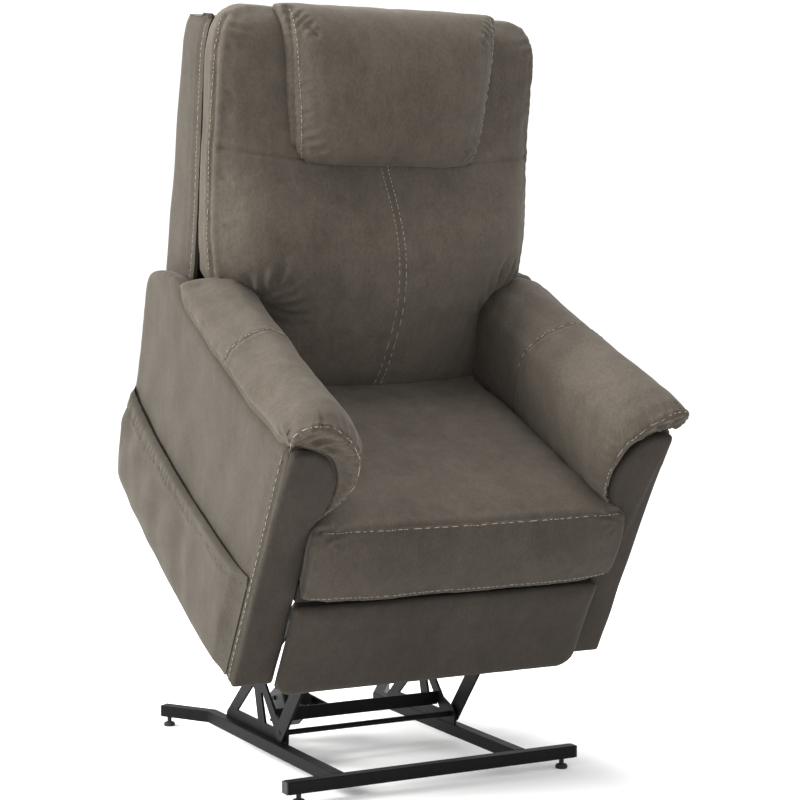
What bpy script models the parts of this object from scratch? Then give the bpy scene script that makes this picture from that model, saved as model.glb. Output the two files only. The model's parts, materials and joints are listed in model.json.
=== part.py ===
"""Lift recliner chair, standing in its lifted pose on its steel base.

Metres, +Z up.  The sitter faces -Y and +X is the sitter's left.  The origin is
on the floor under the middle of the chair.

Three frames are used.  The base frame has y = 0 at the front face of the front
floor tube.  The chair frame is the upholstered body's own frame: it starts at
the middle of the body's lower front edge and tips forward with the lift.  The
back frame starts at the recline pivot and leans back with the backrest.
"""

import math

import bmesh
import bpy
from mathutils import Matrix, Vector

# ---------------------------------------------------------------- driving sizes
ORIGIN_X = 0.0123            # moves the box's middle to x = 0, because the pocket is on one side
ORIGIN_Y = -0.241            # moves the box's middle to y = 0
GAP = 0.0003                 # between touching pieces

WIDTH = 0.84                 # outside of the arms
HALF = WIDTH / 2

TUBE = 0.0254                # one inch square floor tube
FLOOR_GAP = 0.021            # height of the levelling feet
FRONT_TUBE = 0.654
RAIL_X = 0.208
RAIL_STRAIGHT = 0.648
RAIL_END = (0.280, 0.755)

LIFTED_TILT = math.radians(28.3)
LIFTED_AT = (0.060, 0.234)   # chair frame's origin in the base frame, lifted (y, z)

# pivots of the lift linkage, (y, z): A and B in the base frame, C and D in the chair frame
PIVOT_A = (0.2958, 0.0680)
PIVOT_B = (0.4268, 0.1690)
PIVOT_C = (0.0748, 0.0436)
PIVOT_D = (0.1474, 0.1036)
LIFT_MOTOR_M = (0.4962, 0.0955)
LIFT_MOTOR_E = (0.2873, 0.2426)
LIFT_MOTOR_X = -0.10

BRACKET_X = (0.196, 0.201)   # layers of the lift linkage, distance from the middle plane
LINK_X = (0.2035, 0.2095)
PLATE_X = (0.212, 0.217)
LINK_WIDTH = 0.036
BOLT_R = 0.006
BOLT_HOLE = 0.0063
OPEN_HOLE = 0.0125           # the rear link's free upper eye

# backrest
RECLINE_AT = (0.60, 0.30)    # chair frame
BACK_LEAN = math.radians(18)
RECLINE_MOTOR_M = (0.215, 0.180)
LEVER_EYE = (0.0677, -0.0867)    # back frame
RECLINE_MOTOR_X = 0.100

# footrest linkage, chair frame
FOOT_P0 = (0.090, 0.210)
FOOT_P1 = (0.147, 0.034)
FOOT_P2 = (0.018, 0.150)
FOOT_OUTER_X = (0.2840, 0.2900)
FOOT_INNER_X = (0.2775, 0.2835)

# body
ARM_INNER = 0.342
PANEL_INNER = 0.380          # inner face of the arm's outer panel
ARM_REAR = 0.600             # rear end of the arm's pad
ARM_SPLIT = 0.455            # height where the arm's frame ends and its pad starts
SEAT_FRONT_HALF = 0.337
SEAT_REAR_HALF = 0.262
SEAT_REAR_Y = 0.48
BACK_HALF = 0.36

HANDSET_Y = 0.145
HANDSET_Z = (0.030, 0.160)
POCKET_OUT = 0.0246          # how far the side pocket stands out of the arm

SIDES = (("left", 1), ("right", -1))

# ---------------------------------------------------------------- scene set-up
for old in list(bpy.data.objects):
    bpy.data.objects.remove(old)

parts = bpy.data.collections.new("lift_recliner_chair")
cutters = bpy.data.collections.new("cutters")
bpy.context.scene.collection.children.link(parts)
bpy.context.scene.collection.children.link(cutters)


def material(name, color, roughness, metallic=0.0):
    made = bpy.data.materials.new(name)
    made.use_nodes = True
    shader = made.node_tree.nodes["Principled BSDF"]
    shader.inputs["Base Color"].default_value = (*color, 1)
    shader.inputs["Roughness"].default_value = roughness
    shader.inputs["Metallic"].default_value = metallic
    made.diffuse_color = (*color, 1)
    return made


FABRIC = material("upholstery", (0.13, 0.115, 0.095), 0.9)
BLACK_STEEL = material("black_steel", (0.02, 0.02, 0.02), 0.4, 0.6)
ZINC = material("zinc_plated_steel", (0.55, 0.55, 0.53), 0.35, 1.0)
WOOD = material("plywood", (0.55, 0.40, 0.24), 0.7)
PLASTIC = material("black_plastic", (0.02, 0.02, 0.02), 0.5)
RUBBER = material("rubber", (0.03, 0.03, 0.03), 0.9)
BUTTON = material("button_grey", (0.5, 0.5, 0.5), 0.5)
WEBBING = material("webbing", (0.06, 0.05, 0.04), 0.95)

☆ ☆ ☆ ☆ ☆

__REQUIREMENT__
Give back the whole listing, word for word.

__EXPECTED OUTPUT__
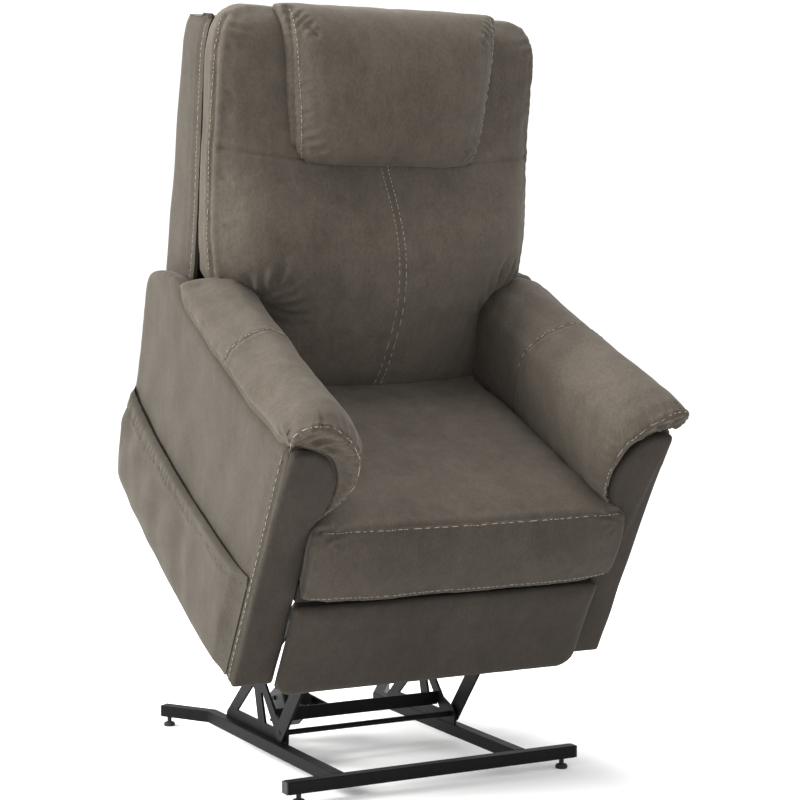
What bpy script models the parts of this object from scratch? Then give the bpy scene script that makes this picture from that model, saved as model.glb. Output the two files only. The model's parts, materials and joints are listed in model.json.
=== part.py ===
"""Lift recliner chair, standing in its lifted pose on its steel base.

Metres, +Z up.  The sitter faces -Y and +X is the sitter's left.  The origin is
on the floor under the middle of the chair.

Three frames are used.  The base frame has y = 0 at the front face of the front
floor tube.  The chair frame is the upholstered body's own frame: it starts at
the middle of the body's lower front edge and tips forward with the lift.  The
back frame starts at the recline pivot and leans back with the backrest.
"""

import math

import bmesh
import bpy
from mathutils import Matrix, Vector

# ---------------------------------------------------------------- driving sizes
ORIGIN_X = 0.0123            # moves the box's middle to x = 0, because the pocket is on one side
ORIGIN_Y = -0.241            # moves the box's middle to y = 0
GAP = 0.0003                 # between touching pieces

WIDTH = 0.84                 # outside of the arms
HALF = WIDTH / 2

TUBE = 0.0254                # one inch square floor tube
FLOOR_GAP = 0.021            # height of the levelling feet
FRONT_TUBE = 0.654
RAIL_X = 0.208
RAIL_STRAIGHT = 0.648
RAIL_END = (0.280, 0.755)

LIFTED_TILT = math.radians(28.3)
LIFTED_AT = (0.060, 0.234)   # chair frame's origin in the base frame, lifted (y, z)

# pivots of the lift linkage, (y, z): A and B in the base frame, C and D in the chair frame
PIVOT_A = (0.2958, 0.0680)
PIVOT_B = (0.4268, 0.1690)
PIVOT_C = (0.0748, 0.0436)
PIVOT_D = (0.1474, 0.1036)
LIFT_MOTOR_M = (0.4962, 0.0955)
LIFT_MOTOR_E = (0.2873, 0.2426)
LIFT_MOTOR_X = -0.10

BRACKET_X = (0.196, 0.201)   # layers of the lift linkage, distance from the middle plane
LINK_X = (0.2035, 0.2095)
PLATE_X = (0.212, 0.217)
LINK_WIDTH = 0.036
BOLT_R = 0.006
BOLT_HOLE = 0.0063
OPEN_HOLE = 0.0125           # the rear link's free upper eye

# backrest
RECLINE_AT = (0.60, 0.30)    # chair frame
BACK_LEAN = math.radians(18)
RECLINE_MOTOR_M = (0.215, 0.180)
LEVER_EYE = (0.0677, -0.0867)    # back frame
RECLINE_MOTOR_X = 0.100

# footrest linkage, chair frame
FOOT_P0 = (0.090, 0.210)
FOOT_P1 = (0.147, 0.034)
FOOT_P2 = (0.018, 0.150)
FOOT_OUTER_X = (0.2840, 0.2900)
FOOT_INNER_X = (0.2775, 0.2835)

# body
ARM_INNER = 0.342
PANEL_INNER = 0.380          # inner face of the arm's outer panel
ARM_REAR = 0.600             # rear end of the arm's pad
ARM_SPLIT = 0.455            # height where the arm's frame ends and its pad starts
SEAT_FRONT_HALF = 0.337
SEAT_REAR_HALF = 0.262
SEAT_REAR_Y = 0.48
BACK_HALF = 0.36

HANDSET_Y = 0.145
HANDSET_Z = (0.030, 0.160)
POCKET_OUT = 0.0246          # how far the side pocket stands out of the arm

SIDES = (("left", 1), ("right", -1))

# ---------------------------------------------------------------- scene set-up
for old in list(bpy.data.objects):
    bpy.data.objects.remove(old)

parts = bpy.data.collections.new("lift_recliner_chair")
cutters = bpy.data.collections.new("cutters")
bpy.context.scene.collection.children.link(parts)
bpy.context.scene.collection.children.link(cutters)


def material(name, color, roughness, metallic=0.0):
    made = bpy.data.materials.new(name)
    made.use_nodes = True
    shader = made.node_tree.nodes["Principled BSDF"]
    shader.inputs["Base Color"].default_value = (*color, 1)
    shader.inputs["Roughness"].default_value = roughness
    shader.inputs["Metallic"].default_value = metallic
    made.diffuse_color = (*color, 1)
    return made


FABRIC = material("upholstery", (0.13, 0.115, 0.095), 0.9)
BLACK_STEEL = material("black_steel", (0.02, 0.02, 0.02), 0.4, 0.6)
ZINC = material("zinc_plated_steel", (0.55, 0.55, 0.53), 0.35, 1.0)
WOOD = material("plywood", (0.55, 0.40, 0.24), 0.7)
PLASTIC = material("black_plastic", (0.02, 0.02, 0.02), 0.5)
RUBBER = material("rubber", (0.03, 0.03, 0.03), 0.9)
BUTTON = material("button_grey", (0.5, 0.5, 0.5), 0.5)
WEBBING = material("webbing", (0.06, 0.05, 0.04), 0.95)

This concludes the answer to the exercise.